►
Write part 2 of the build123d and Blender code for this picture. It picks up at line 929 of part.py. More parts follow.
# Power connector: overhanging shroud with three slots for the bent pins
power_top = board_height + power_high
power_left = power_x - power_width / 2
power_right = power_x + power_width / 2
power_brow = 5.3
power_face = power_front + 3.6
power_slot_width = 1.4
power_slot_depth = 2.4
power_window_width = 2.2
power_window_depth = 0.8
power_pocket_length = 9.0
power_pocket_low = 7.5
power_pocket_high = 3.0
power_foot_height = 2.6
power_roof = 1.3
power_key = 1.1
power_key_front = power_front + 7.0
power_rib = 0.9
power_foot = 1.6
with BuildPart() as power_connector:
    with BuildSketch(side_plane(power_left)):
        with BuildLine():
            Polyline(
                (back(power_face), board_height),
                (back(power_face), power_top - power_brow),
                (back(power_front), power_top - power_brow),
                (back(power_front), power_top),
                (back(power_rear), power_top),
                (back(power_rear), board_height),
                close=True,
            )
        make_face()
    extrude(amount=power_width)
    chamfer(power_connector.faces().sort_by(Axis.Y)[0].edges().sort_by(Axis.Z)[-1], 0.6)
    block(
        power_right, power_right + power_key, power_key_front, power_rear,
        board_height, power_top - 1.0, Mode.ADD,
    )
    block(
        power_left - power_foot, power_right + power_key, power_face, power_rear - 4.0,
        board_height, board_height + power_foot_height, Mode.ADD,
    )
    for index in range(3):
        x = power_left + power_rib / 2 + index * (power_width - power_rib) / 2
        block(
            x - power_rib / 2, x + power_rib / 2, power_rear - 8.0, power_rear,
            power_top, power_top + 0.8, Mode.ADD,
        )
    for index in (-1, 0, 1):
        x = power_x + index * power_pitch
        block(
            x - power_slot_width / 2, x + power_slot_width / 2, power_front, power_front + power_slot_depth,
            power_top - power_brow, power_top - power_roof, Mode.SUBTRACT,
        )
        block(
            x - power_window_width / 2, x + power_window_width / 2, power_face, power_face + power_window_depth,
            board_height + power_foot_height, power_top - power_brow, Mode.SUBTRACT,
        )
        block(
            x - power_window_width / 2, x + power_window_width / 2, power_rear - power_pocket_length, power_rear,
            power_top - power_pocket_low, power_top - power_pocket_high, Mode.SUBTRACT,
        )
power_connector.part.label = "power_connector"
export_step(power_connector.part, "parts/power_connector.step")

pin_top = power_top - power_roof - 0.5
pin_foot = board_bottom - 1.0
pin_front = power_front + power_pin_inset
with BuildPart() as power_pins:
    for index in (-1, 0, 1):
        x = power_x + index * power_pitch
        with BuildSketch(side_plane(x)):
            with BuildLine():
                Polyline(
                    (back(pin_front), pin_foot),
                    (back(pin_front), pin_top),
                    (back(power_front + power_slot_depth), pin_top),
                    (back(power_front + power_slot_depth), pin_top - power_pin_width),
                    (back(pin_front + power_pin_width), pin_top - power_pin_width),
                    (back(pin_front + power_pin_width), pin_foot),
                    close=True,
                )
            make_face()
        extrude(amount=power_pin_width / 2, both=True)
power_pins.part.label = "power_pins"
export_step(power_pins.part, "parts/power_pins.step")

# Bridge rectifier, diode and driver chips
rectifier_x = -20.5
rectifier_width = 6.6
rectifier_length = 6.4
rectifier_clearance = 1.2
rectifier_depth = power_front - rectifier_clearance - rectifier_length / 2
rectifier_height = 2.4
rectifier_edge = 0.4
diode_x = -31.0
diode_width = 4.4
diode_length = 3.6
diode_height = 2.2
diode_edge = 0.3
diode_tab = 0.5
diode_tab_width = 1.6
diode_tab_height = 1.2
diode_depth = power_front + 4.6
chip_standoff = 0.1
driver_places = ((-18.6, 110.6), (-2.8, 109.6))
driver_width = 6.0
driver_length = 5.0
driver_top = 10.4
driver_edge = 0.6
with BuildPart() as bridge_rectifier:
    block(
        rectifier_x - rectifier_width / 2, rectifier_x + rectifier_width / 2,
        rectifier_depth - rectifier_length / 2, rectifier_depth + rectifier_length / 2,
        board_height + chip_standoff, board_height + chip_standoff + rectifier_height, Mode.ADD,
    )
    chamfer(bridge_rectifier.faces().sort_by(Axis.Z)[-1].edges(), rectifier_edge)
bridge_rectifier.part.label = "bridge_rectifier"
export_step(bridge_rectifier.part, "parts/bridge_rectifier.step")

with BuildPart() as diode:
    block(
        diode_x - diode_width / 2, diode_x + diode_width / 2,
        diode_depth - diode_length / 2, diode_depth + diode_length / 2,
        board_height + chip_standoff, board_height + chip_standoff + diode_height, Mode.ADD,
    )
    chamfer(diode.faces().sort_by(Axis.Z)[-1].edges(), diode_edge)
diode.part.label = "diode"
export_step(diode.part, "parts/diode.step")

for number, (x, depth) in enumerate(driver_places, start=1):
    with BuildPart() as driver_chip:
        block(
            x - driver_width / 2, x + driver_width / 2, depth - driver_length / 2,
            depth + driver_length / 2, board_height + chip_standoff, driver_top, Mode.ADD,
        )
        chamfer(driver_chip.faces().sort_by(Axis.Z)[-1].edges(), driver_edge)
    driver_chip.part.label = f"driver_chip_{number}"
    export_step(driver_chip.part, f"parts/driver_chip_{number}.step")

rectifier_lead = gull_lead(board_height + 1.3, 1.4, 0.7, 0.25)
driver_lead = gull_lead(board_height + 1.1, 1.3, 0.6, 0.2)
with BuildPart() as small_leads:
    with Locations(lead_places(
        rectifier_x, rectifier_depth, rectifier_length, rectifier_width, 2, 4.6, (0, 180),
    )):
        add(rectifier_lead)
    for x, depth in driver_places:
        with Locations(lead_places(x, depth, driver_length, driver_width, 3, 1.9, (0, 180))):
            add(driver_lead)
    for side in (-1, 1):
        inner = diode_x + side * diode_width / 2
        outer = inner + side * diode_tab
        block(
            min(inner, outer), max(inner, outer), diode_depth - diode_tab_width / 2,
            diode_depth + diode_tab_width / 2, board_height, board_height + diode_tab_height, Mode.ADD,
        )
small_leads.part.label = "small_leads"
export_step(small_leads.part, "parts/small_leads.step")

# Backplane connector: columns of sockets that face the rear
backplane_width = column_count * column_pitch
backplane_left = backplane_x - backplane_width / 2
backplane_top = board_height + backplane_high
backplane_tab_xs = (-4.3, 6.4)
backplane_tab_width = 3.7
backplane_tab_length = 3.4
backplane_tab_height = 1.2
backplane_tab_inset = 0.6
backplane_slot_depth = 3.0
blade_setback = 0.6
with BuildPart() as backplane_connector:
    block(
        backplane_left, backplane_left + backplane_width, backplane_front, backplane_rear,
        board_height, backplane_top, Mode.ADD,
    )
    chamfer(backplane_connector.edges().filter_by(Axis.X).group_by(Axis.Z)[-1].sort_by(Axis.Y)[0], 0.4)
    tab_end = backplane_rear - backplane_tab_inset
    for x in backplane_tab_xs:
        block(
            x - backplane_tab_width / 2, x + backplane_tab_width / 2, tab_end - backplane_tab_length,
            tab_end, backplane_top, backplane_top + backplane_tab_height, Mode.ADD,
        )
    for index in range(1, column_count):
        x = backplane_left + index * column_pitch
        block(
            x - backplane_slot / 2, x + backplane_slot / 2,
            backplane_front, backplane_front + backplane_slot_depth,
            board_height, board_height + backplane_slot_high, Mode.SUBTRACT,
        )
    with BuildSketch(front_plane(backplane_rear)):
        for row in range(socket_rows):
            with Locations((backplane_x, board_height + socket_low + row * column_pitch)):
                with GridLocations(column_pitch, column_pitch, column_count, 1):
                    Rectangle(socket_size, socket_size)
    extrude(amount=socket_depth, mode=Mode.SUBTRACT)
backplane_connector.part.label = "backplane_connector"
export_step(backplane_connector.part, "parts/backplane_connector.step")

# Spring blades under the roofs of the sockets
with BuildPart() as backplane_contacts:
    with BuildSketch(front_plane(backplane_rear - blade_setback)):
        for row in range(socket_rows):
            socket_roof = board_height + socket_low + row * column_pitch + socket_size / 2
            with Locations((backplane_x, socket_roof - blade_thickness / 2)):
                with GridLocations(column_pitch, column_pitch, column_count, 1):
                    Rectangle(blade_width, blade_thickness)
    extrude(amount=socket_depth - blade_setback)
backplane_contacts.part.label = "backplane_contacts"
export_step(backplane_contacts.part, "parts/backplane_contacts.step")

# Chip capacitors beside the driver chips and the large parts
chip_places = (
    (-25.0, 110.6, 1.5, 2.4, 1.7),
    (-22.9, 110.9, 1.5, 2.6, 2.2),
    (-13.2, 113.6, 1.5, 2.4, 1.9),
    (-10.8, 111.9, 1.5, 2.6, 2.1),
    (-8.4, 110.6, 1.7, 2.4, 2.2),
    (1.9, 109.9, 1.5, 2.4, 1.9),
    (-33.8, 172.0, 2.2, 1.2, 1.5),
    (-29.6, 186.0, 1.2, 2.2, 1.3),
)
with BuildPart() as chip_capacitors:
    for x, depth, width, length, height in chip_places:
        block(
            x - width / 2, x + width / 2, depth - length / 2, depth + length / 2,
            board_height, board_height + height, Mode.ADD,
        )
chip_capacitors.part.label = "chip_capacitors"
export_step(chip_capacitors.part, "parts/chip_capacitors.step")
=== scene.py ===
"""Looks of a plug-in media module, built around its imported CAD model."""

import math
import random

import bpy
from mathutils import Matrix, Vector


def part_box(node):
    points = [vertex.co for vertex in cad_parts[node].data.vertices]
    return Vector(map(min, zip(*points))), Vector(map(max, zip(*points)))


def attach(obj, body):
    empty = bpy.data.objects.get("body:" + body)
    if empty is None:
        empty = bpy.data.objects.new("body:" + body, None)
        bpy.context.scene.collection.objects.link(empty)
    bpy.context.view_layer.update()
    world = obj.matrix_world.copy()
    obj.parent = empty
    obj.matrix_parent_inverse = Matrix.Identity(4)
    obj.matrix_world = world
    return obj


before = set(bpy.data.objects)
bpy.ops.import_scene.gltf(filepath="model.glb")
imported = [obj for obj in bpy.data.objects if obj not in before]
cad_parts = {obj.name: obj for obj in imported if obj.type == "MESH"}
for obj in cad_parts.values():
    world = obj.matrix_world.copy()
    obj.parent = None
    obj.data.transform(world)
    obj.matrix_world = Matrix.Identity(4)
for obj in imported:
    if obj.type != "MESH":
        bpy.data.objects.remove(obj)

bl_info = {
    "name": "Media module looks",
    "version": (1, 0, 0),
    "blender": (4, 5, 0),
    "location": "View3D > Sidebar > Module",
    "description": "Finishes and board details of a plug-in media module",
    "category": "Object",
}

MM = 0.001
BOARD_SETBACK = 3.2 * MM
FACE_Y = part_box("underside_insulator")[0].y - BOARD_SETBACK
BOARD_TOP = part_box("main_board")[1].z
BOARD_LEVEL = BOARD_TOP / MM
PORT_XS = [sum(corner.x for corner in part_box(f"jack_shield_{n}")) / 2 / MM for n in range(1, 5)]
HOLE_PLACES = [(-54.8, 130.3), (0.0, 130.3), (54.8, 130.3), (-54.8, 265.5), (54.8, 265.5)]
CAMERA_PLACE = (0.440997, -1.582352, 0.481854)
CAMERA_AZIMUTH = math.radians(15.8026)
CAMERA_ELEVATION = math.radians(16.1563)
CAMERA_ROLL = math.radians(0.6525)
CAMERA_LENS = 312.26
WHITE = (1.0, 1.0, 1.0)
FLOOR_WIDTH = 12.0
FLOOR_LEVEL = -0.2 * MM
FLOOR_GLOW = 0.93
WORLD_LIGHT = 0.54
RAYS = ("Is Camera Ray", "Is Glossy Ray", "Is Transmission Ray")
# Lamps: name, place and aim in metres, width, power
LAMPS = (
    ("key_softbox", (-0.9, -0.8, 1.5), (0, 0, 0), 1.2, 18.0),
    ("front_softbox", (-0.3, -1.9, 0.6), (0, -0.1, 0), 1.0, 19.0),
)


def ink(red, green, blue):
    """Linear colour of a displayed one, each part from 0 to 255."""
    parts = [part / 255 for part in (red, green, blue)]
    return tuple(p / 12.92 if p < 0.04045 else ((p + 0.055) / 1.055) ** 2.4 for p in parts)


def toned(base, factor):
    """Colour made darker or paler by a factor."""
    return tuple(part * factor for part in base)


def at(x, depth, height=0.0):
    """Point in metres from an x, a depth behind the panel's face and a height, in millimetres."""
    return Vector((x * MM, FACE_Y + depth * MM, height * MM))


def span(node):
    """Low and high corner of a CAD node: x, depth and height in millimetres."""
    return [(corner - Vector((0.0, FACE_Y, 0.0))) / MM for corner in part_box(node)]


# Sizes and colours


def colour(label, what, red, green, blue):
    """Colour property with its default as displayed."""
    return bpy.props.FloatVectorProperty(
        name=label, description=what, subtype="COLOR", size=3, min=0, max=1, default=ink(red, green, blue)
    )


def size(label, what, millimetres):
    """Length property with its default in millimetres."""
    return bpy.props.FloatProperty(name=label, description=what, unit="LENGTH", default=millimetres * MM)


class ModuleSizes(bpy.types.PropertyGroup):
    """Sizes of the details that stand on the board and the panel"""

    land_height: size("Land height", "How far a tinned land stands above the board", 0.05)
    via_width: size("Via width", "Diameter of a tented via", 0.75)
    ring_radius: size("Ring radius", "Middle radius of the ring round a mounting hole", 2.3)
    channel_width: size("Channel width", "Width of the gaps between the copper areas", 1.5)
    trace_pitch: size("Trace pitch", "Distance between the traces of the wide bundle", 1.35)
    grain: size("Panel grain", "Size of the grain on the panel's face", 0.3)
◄
Exercise description:
Pick out the lines that contain "before" and copy them.

Answer to this task:
before = set(bpy.data.objects)
imported = [obj for obj in bpy.data.objects if obj not in before]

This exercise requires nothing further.